Fig. 10: Table Listing Vce and Load Current for Different Loads

From the above results, it can be analyzed that the BC547 takes more voltage drops across it, as current demand increases at the output. But the voltage drop across BJT is far less compared to the diode and the MOSFET. So the BJT works better than MOSFET and the diode as reverse battery protection circuit.

Drawbacks of using BC547

• The circuit should be designed to keep a base current in such a way that it can drive a high load with minimum power loss. This is due to the fact that, the collector current depends on the base current.

• The BC547 allows a maximum current of 100mA through the collector. This limits the maximum current that can be drawn by the load.

Solution

• In some cases, BJT like 2N2222A can be used to solve the current limit problem. The 2N2222A allows the maximum current of 1A.

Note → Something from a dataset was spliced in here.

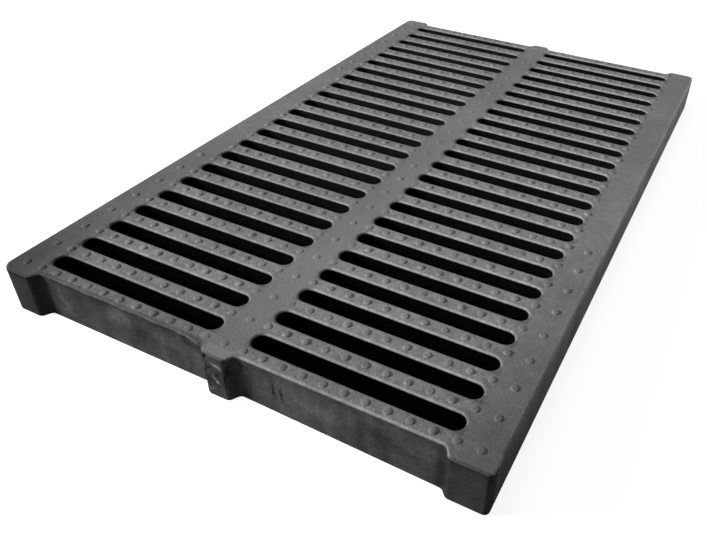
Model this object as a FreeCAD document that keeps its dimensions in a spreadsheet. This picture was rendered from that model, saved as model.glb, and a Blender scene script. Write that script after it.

• MOSFET can be used in place of BJT as MOSFET has lower on-resistance as compared to BJT and can handle high load. But with the use of MOSFET, there have to compromise with power loss as MOSFET has high power loss than BJT.

Conclusion –

On comparing the use of diode, BJT, and MOSFET as reverse battery protection circuit, the results derived are summarized in the following table –

Fig. 11: Table Listing Characterstics of Reverse Battery Protection using Diode, NPN BJT and N-MOSFET

So it can be concluded that on using a diode, NMOS and BJT for reverse battery protection, use of BJT is the most power efficient but has current limitation. Alternatively, NMOS can be used but has a threshold voltage issue. So, for load circuits with low current demand, use of BJT is best. If the load circuit has high current demand and operates on high power, use of NMOS is recommended. For low-cost circuits in which voltage drop or current demand is not an issue, a diode can be used.